Civic virtue implies more than just a willingness to work at the soup kitchen or to stuff sandbags if the community is flooded. Civic virtue includes participation in voting, serving jury duty instead of throwing the notice away, and testifying on issues that are of concern to you before the various governmental entities—zoning boards, alcohol control commissions. Civic virtue is much greater than just volunteerism.

Whose responsibility is it to address the lack of civic education?

Education policy is still a matter for the states. It is the responsibility of every education policymaker in every single state and the District of Columbia, every single local board and local superintendent, every single principal, every single teacher, and the community at large. Again, what we’re talking about here is passing on the knowledge and skills necessary to maintain our democracy. When Horace Mann and other pioneers first advocated for our first system of public education in this country in the early nineteenth century, their principal motivation for doing so was a realization that a representative democracy was a new thing to the world and we had to educate our citizens about it in order to maintain it.

As director of the Campaign to Promote Civic Education, what difficulties have you experienced in encouraging communities and lawmakers to adopt increased civics education?

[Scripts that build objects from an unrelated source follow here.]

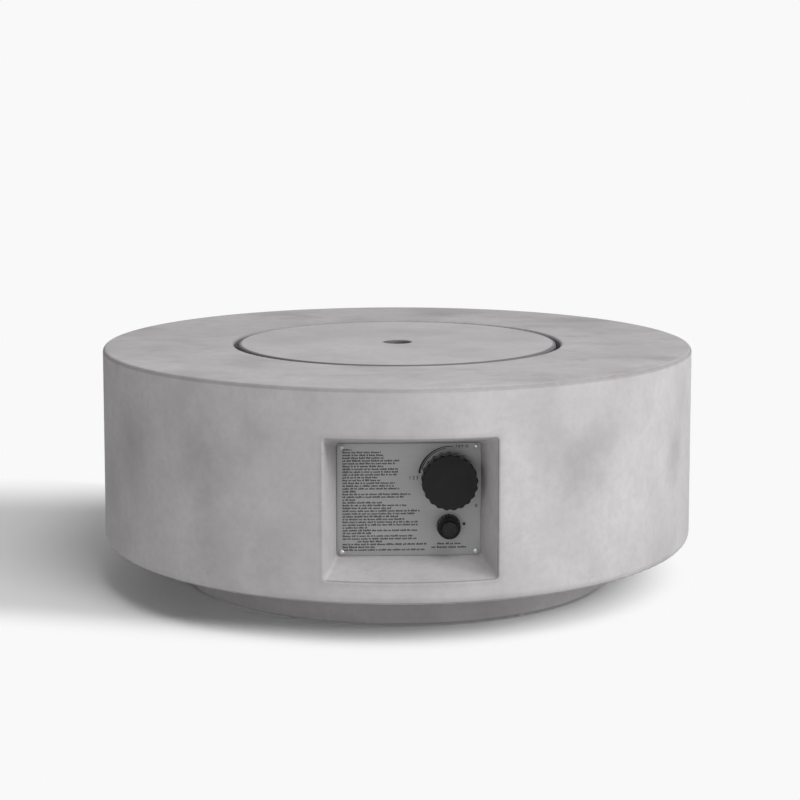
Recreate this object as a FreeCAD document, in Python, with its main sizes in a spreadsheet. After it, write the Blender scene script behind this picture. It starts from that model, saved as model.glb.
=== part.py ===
import FreeCAD, Part
import math
import os
import re
import Sketcher
from FreeCAD import Placement, Rotation, Vector

# Gas fire pit table cast in fibre-reinforced concrete, in millimetres.
# +Z is up, the control niche faces -Y, and the origin is on the floor under the drum's axis.
# Pieces on the control panel are drawn along their own Z axis, which points out of the niche,
# so a height on that axis is a distance from the drum's axis towards the front.

SIZES = {
    # Drum
    "drum_radius": 533.5,
    "table_tall": 420,
    "side_wall": 23,
    "top_wall": 24,
    "top_arris": 6,
    "base_arris": 15,
    "base_ring_thick": 18,
    "base_rebate": 6,
    "base_fit": 0.3,
    # Opening for the burner, its ledge and the collar that stiffens it
    "recess_arris": 4,
    "ledge_wide": 27,
    "rabbet_wide": 17,
    "rabbet_deep": 3.5,
    "collar_wall": 19,
    "collar_deep": 60,
    # Lid
    "lid_radius": 290,
    "lid_gap": 9,
    "lid_thick": 30,
    "lid_arris": 4,
    "lid_rim": 25,
    "lid_hollow": 8,
    "lid_boss_radius": 60,
    "finger_radius": 25,
    "bumper_thick": 2,
    "bumper_radius": 7,
    "bumper_count": 6,
    # Niche
    "niche_deep": 92.5,
    "niche_middle": 225,
    "niche_flare": 21.5,
    "niche_wall": 18,
    "niche_over": 12,
    "mouth_arris": 3.5,
    "window_rim": 20,
    # Control plate
    "plate_wide": 231,
    "plate_high": 183,
    "plate_thick": 2,
    "plate_corner": 5,
    "plate_fit": 1,
    "plate_screw_in": 7.5,
    "plate_screw_down": 5.75,
    "plate_screw_radius": 2,
    "plate_screw_long": 16,
    "plate_head_radius": 4,
    "plate_head_thick": 2.6,
    "thread_fit": 0.1,
    # Plinth, feet and the bolts between plinth and drum
    "plinth_radius": 394,
    "plinth_tall": 69.5,
    "plinth_wall": 25,
    "plinth_flange_thick": 20,
    "plinth_flange_wide": 24,
    "plinth_arris": 3,
    "notch_wide": 44,
    "notch_high": 30,
    "foot_show": 4,
    "foot_pocket": 6,
    "foot_radius": 9,
    "foot_fit": 0.3,
    "foot_count": 6,
    "bolt_count": 6,
    "bolt_radius": 4,
    "bolt_fit": 0.5,
    "bolt_long": 31,
    "bolt_head_thick": 5.3,
    "bolt_head_flats": 13,
    "washer_radius": 8.5,
    "washer_thick": 1.6,
    "insert_radius": 5.5,
    "insert_long": 14,
    # Burner pan
    "pan_flange_gap": 2,
    "pan_gap": 3,
    "pan_deep": 68,
    "pan_sheet": 1.5,
    "drain_circle": 205,
    "drain_radius": 4,
    "drain_count": 6,
    "lead_hole_radius": 12,
    # Burner
    "ring_radius": 150,
    "tube_radius": 9.5,
    "cross_radius": 8,
    "tube_wall": 1.2,
    "burner_rise": 24.5,
    "hub_radius": 15,
    "hub_cap": 3,
    "port_radius": 1.8,
    "port_count": 36,
    "nipple_radius": 10.65,
    "nipple_bore": 8,
    "nipple_fit": 0.2,
    "nipple_up": 20,
    "nipple_down": 32,
    "lock_nut_flats": 32,
    "lock_nut_thick": 8,
    # Air mixer and jet
    "mixer_radius": 15,
    "mixer_long": 64,
    "mixer_throat": 9,
    "mixer_socket": 14,
    "mixer_foot": 12,
    "air_window_wide": 9,
    "air_window_tall": 20,
    "air_window_count": 4,
    "jet_stem_radius": 6.8,
    "jet_stem_long": 14,
    "jet_orifice": 1,
    # Gas fittings with a flared end, and the hose
    "hex_flats": 19,
    "hex_thick": 8,
    "flare_radius": 7.94,
    "flare_long": 14,
    "inlet_long": 16,
    "gas_bore": 4,
    "nut_flats": 20,
    "nut_long": 20.5,
    "nut_fit": 0.3,
    "hose_radius": 6.5,
    # Igniter bracket in the pan
    "bracket_front": 137,
    "bracket_back": 104,
    "bracket_half": 20,
    "bracket_sheet": 1.2,
    "shelf_rise": 17,
    "sense_front": 122,
    "sense_apart": 14,
    "bracket_screw_apart": 31,
    "bracket_screw_front": 109,
    "bracket_screw_radius": 2,
    "bracket_screw_head": 3.5,
    "bracket_screw_head_thick": 2.2,
    "bracket_screw_long": 7,
    "bracket_shelf_half": 14,
    "bracket_shelf_front": 132,
    "ceramic_radius": 3.5,
    "ceramic_long": 24,
    "ceramic_below": 9,
    "ceramic_collar": 5.2,
    "ceramic_collar_thick": 4,
    "rod_radius": 1.2,
    "rod_fit": 0.1,
    "rod_tail": 4,
    "rod_rise": 39.5,
    "rod_bend": 5,
    "rod_reach": 15,
    "probe_radius": 2.5,
    "probe_rise": 38,
    "probe_collar": 4,
    "probe_collar_thick": 5,
    "probe_fit": 0.2,
    "lead_radius": 2,
    "capillary_radius": 1.2,
    # Valve and knob
    "knob_right": 64,
    "knob_high": 259,
    "knob_radius": 45,
    "knob_tall": 30,
    "knob_lift": 7,
    "knob_face": 8,
    "knob_skin": 7,
    "knob_hub": 9,
    "knob_bevel": 1.6,
    "lobe_radius": 5.6,
    "lobe_rise": 2,
    "lobe_count": 21,
    "stem_radius": 4,
    "stem_flat": 2.8,
    "stem_in_knob": 24,
    "stem_fit": 0.05,
    "stem_hole": 7,
    "bonnet_wide": 56,
    "bonnet_high": 30,
    "bonnet_thick": 10,
    "running_fit": 0.1,
    "valve_left": 46,
    "valve_right": 28,
    "valve_high": 36,
    "valve_deep": 36,
    "valve_bevel": 4,
    "valve_cavity_radius": 8,
    "valve_cavity_deep": 26,
    "outlet_left": 34,
    "inlet_right": 18,
    "valve_screw_apart": 42,
    "valve_screw_radius": 2,
    "valve_screw_head": 3.5,
    "valve_screw_head_thick": 2.2,
    "valve_screw_long": 20,
    "plunger_radius": 7.8,
    "plunger_thick": 2,
    "plunger_rod": 1.75,
    "plunger_rod_long": 14,
    "valve_coil_radius": 5.4,
    "valve_wire": 0.6,
    "valve_turns": 6,
    "sense_port_left": 20,
    "sense_nut_flats": 8,
    "sense_nut_long": 8,
    # Igniter
    "igniter_right": 64,
    "igniter_high": 181,
    "collar_show": 20,
    "igniter_collar": 19.25,
    "igniter_taper": 1.5,
    "barrel_radius": 16,
    "barrel_long": 58,
    "barrel_end": 4,
    "panel_fit": 0.4,
    "button_radius": 12.35,
    "button_fit": 0.3,
    "button_show": 30,
    "button_long": 18,
    "button_guide": 4,
    "button_round": 1.2,
    "battery_radius": 7.25,
    "battery_long": 50.5,
    "battery_fit": 0.35,
    "battery_nub_radius": 2.75,
    "battery_nub": 1.5,
    "igniter_nut_radius": 20,
    "igniter_nut_thick": 8,
    "button_coil_radius": 5.2,
    "button_wire": 0.5,
    "button_turns": 4,
    "terminal_wide": 4.8,
    "terminal_thick": 0.8,
    "terminal_long": 9,
    "terminal_apart": 12,
}

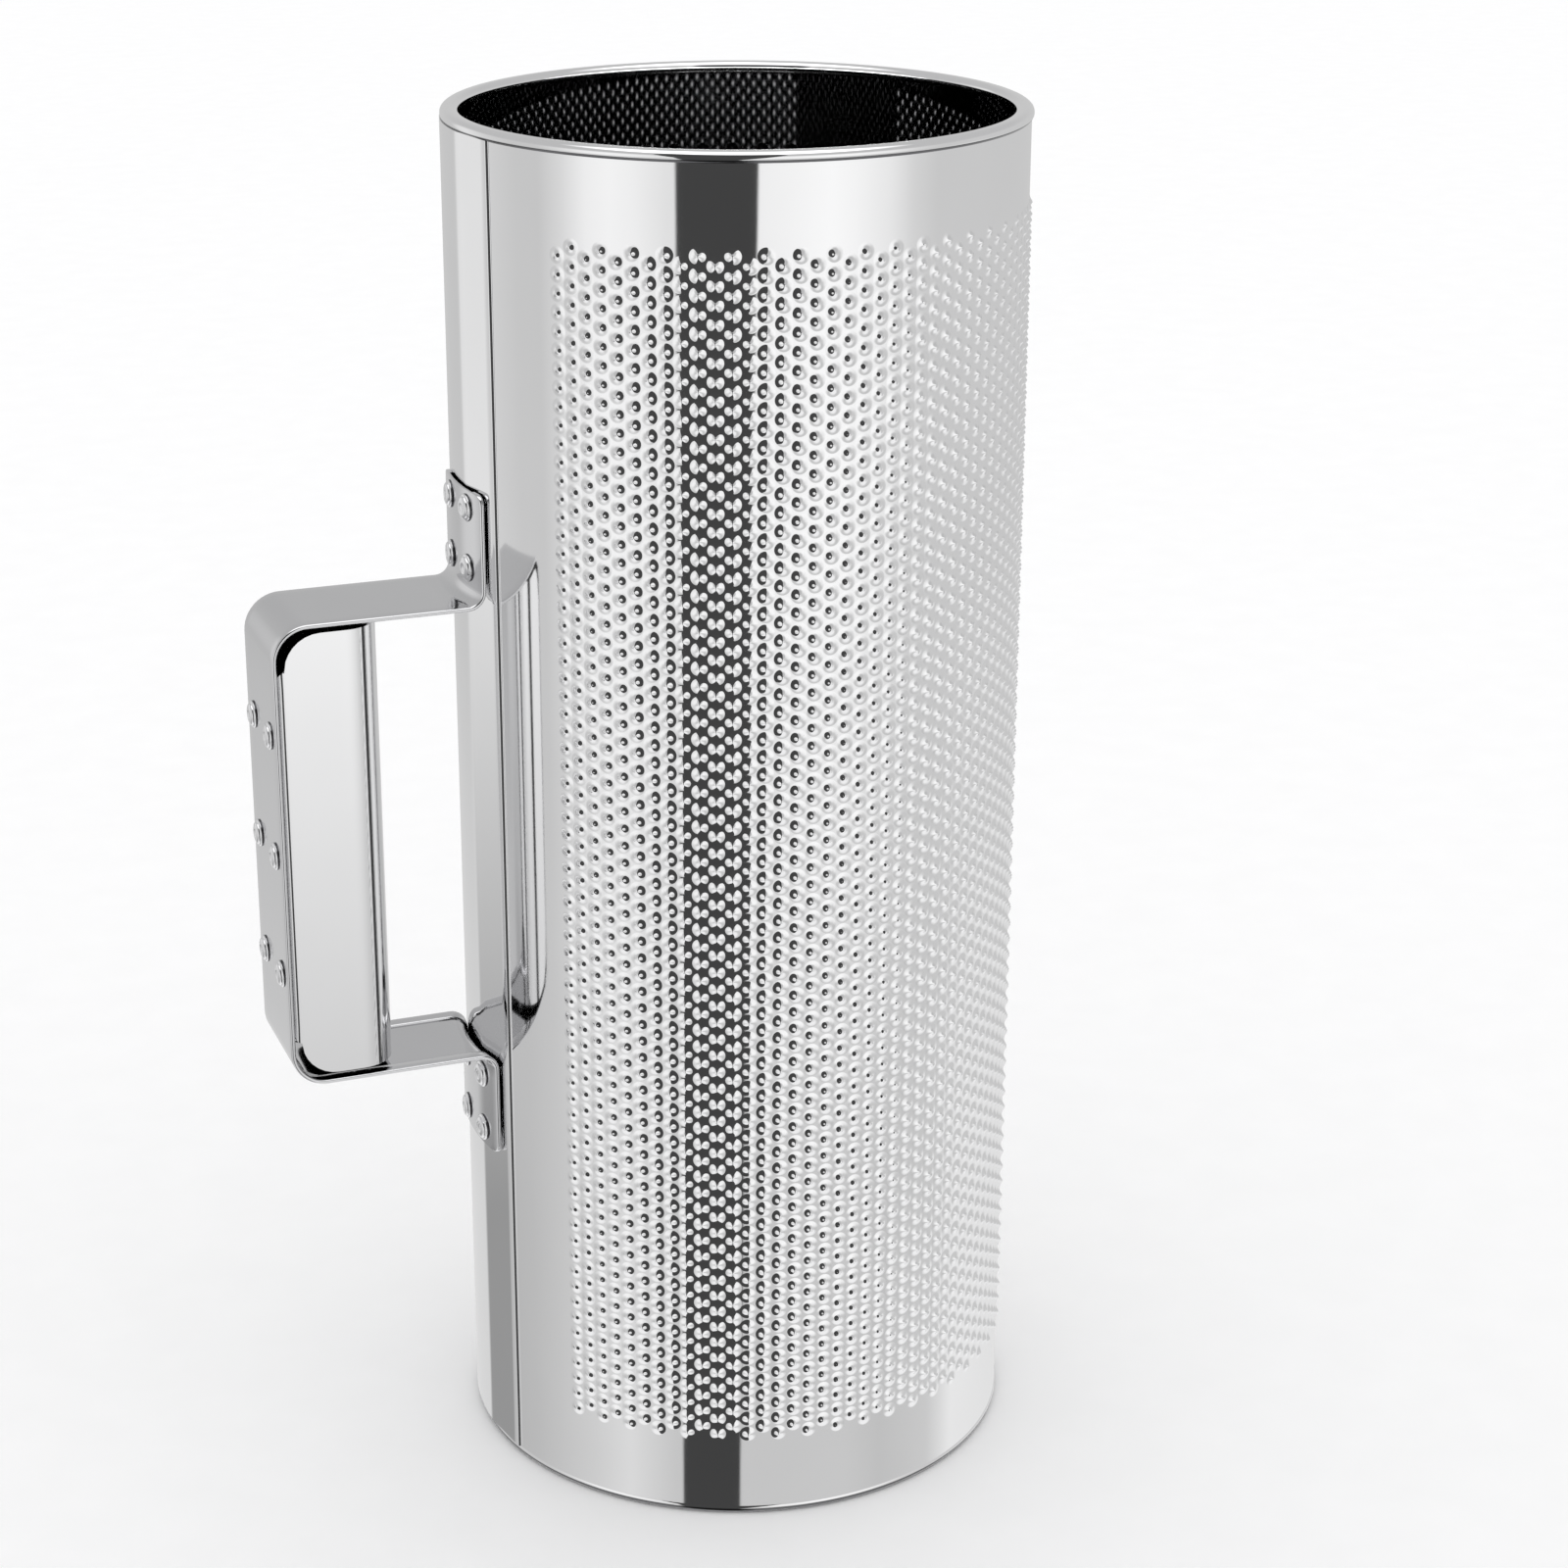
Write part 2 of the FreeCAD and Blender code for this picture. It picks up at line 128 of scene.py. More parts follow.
# Steps of the mesh: in each column, in the plain strip behind the handle and in each plain band
HALVES = 2
PLAIN_STEPS = 26
BAND_STEPS = 5
# The field is divided into closed sectors, and the plain strip is one more
SECTORS = 5

# A bump is a small blunt tip on a wide hollow skirt, steepest close to its middle
BUMP_REACH = 1.95
SKIRT_EDGE = 1.65
SKIRT_SLOPE = 1.45
SKIRT_FALL = 0.74
TIP_RADIUS = 0.3
TIP_POWER = 1.5
PROFILE_STEPS = 300
# Least distance from the middle of a bump that a slope is divided by
LEAST_AWAY = 0.001
# Inside the tube each bump is a slightly shallower dent. The rings are those of the mesh
DENT_SHARE = 0.9
DOME_RINGS = (1.7, 1.25, 0.85, 0.5, 0.2)
DENT_RINGS = (1.3, 0.6)
RING_POINTS = 8


def bump_profile():
    """Distances from the middle of a bump, with its slope and its height there."""
    away = np.linspace(0, BUMP_REACH, PROFILE_STEPS + 1)
    tip = 1 - np.exp(-(away / TIP_RADIUS) ** TIP_POWER)
    fade = np.clip((away - SKIRT_EDGE) / (BUMP_REACH - SKIRT_EDGE), 0, 1)
    slope = SKIRT_SLOPE * tip * np.exp(-away / SKIRT_FALL) * (1 - eased(fade))
    steps = (slope[1:] + slope[:-1]) / 2 * np.diff(away)
    return away, slope, np.concatenate([np.cumsum(steps[::-1])[::-1], [0]])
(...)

As in any public policy campaign, the first difficulty is awareness of the issue. Reacquainting people with the historic civic mission of schools and making them aware of the declination of civic learning opportunities is always a challenge. A secondary challenge is over-testing in other subjects. Lastly, the final refuge of any school policymaker or administrator is, “How are we going to do this in an already overcrowded school day?” My response is, “There are ways; you can find them.” We are talking about one of the twin missions of public education. A nation of laborers that don’t participate in the government or the community is a nation doomed to fail.